Kennedy, Nixon y Warhol
Antes de Kubrick, en 1965 Andy Warhol rodó su propia adaptación de la novela, Vinyl. Compuesta prácticamente de solo un encuadre a lo largo de apenas una hora de duración, la versión de Warhol se nutría de ese mismo imaginario en el que se apoyaba Burgess: el auge de una estética adolescente desafiante, en la línea de las incipientes figuras del rock & roll, del Marlon Brando de La ley del silencio (1954) o del James Dean de Rebelde sin causa (1955). Warhol formulaba un discurso subversivo, distinto al de Burgess, acerca de la desactivación de la juventud y de la diferencia por parte de la autoridad, cuyos motivos homoeróticos hacían que la técnica Ludovico remitiese también a las terapias de conversión.
Tanto en la novela como en la película de Kubrick, por su parte, el personaje del autor y sus acólitos eran caricaturizados en su papel de opositores del gobierno, como unos intelectuales más preocupados en instrumentalizar a Alex que en ayudarle. Un descreimiento hacia los bandos políticos que, de nuevo, se veía matizado en el capítulo final. “Mi libro era kennediano y aceptaba la noción de progreso moral.
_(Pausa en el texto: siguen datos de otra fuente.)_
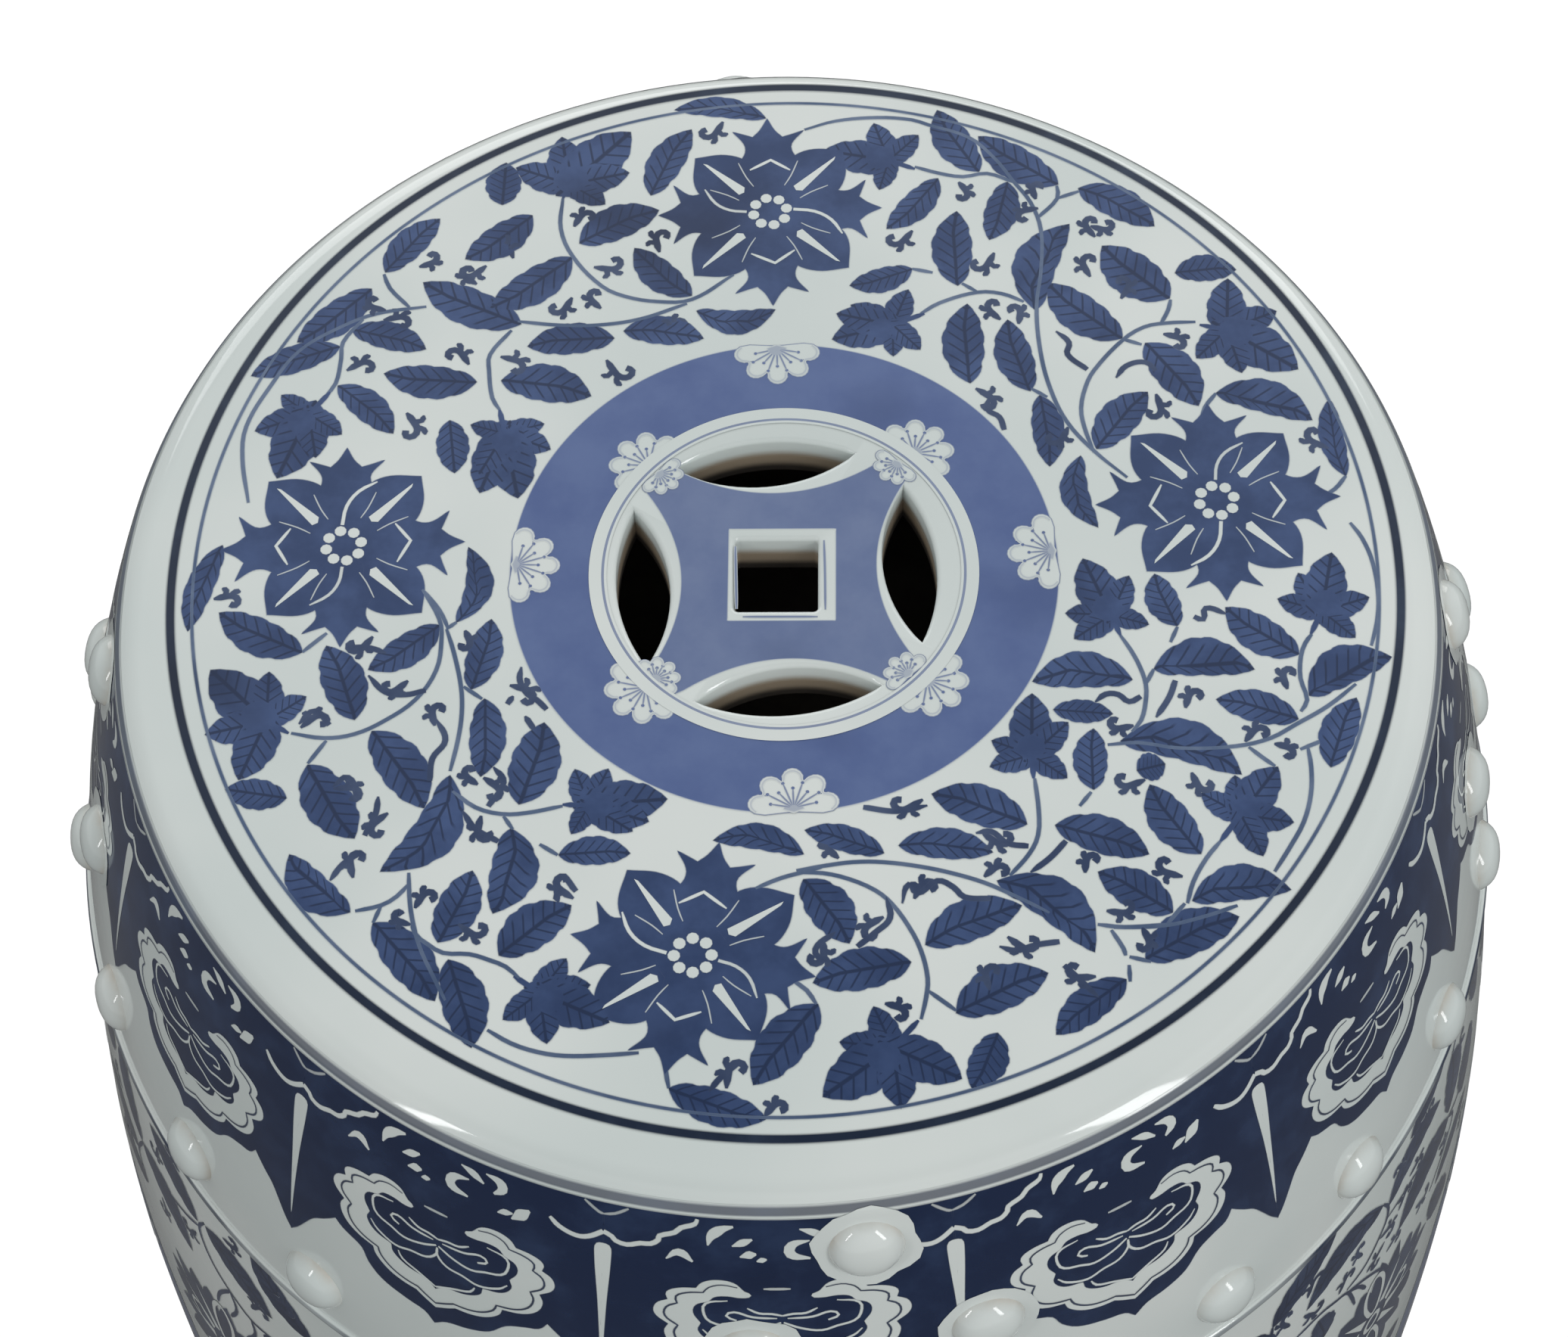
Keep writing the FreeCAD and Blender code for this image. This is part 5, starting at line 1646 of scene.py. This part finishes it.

Lo que en realidad se quería [en la versión estadounidense que eliminó el capítulo 21] era un libro nixoniano sin un hilo de optimismo. Dejemos que la maldad se pavonee hasta la última línea y se ría de todas las creencias heredadas (...) y de que los humanos pueden llegar a ser mejores”, reprochaba Burgess en 1986.
“Kubrick solía decir que las mejores adaptaciones venían de novelas malas o de novelas con defectos. Quizá Anthony Burgess compró ese discurso y comenzó a pensar que su novela era defectuosa”, cree el profesor Eduardo Valls, a propósito del desencanto del escritor por la popularidad del libro. “Pero, para mi gusto, la distorsión que hace la película no es significativa. El problema de la adaptación es que es mucho más esencialista, aunque no es derivativa, sino que se sostiene por sí sola. Me gusta decir que son dos obras maestras distintas”.
Emparentada con Un mundo feliz (1932) y 1984 (1949) como obra de referencia de la distopía británica del siglo XX (no en vano, Burgess era un profundo admirador de George Orwell), La naranja mecánica fue un experimento en el canon de su autor, aunque, en opinión de Valls, no necesariamente una novela huérfana: “Se desvía de su línea, marcada por el pensamiento sobre el mundo colonial o su experiencia durante sus estancias en el sudeste asiático, pero los problemas que tienen que ver con la definición del bien y del mal son consustanciales a su propia obra”. Tampoco algo de lo que se pueda renegar fácilmente. “Lo que rodeó a la película no le sentó bien, creo que fue una reacción subjetiva. Es una novela que se ha convertido en un fenómeno popular y cultural que trasciende indudablemente al autor. Pregunta por ahí, a ver cuánta gente te puede dar otro título de Anthony Burgess”.